**Given material:**
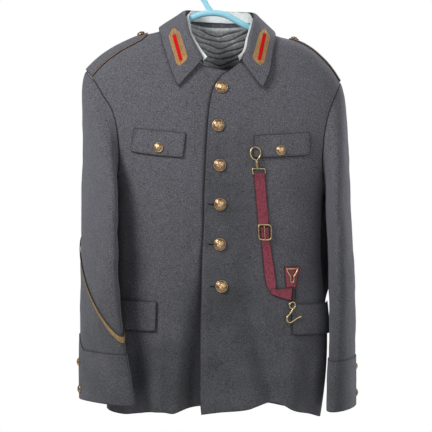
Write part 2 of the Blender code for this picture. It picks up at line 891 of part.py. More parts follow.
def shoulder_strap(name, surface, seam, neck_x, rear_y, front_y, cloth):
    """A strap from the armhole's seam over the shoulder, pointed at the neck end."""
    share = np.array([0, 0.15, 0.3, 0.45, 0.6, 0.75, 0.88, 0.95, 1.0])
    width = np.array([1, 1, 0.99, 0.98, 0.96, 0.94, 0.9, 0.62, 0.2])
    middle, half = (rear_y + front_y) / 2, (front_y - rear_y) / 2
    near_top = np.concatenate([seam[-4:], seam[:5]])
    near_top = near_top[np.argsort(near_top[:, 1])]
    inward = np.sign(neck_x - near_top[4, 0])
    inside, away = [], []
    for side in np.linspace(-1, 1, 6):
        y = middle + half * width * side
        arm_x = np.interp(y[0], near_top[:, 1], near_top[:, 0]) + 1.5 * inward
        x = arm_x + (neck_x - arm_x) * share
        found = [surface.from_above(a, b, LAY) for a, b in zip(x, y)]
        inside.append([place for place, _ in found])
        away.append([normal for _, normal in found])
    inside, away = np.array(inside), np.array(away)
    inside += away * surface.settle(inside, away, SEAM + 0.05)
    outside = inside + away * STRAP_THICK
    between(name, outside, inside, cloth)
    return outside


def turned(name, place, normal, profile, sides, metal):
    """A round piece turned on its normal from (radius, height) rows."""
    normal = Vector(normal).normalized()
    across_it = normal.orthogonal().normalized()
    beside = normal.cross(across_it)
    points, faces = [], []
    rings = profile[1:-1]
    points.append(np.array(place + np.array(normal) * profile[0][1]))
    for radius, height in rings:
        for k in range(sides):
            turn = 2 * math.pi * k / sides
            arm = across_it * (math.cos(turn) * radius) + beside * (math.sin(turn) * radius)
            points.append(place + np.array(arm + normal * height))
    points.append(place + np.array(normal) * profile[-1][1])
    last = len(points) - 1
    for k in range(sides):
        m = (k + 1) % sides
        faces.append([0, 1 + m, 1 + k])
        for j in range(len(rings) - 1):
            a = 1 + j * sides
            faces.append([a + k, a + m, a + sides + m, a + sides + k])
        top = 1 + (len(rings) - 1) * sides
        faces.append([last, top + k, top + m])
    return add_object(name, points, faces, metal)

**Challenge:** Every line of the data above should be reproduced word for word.

**Output below:**
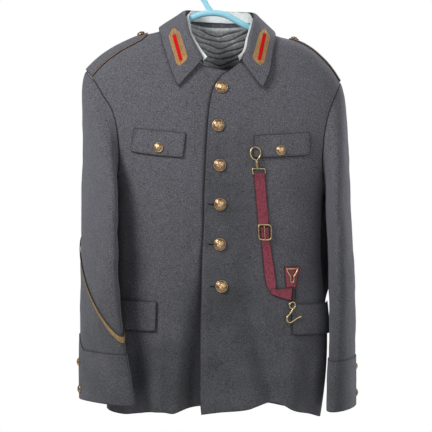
Write part 2 of the Blender code for this picture. It picks up at line 891 of part.py. More parts follow.
def shoulder_strap(name, surface, seam, neck_x, rear_y, front_y, cloth):
    """A strap from the armhole's seam over the shoulder, pointed at the neck end."""
    share = np.array([0, 0.15, 0.3, 0.45, 0.6, 0.75, 0.88, 0.95, 1.0])
    width = np.array([1, 1, 0.99, 0.98, 0.96, 0.94, 0.9, 0.62, 0.2])
    middle, half = (rear_y + front_y) / 2, (front_y - rear_y) / 2
    near_top = np.concatenate([seam[-4:], seam[:5]])
    near_top = near_top[np.argsort(near_top[:, 1])]
    inward = np.sign(neck_x - near_top[4, 0])
    inside, away = [], []
    for side in np.linspace(-1, 1, 6):
        y = middle + half * width * side
        arm_x = np.interp(y[0], near_top[:, 1], near_top[:, 0]) + 1.5 * inward
        x = arm_x + (neck_x - arm_x) * share
        found = [surface.from_above(a, b, LAY) for a, b in zip(x, y)]
        inside.append([place for place, _ in found])
        away.append([normal for _, normal in found])
    inside, away = np.array(inside), np.array(away)
    inside += away * surface.settle(inside, away, SEAM + 0.05)
    outside = inside + away * STRAP_THICK
    between(name, outside, inside, cloth)
    return outside


def turned(name, place, normal, profile, sides, metal):
    """A round piece turned on its normal from (radius, height) rows."""
    normal = Vector(normal).normalized()
    across_it = normal.orthogonal().normalized()
    beside = normal.cross(across_it)
    points, faces = [], []
    rings = profile[1:-1]
    points.append(np.array(place + np.array(normal) * profile[0][1]))
    for radius, height in rings:
        for k in range(sides):
            turn = 2 * math.pi * k / sides
            arm = across_it * (math.cos(turn) * radius) + beside * (math.sin(turn) * radius)
            points.append(place + np.array(arm + normal * height))
    points.append(place + np.array(normal) * profile[-1][1])
    last = len(points) - 1
    for k in range(sides):
        m = (k + 1) % sides
        faces.append([0, 1 + m, 1 + k])
        for j in range(len(rings) - 1):
            a = 1 + j * sides
            faces.append([a + k, a + m, a + sides + m, a + sides + k])
        top = 1 + (len(rings) - 1) * sides
        faces.append([last, top + k, top + m])
    return add_object(name, points, faces, metal)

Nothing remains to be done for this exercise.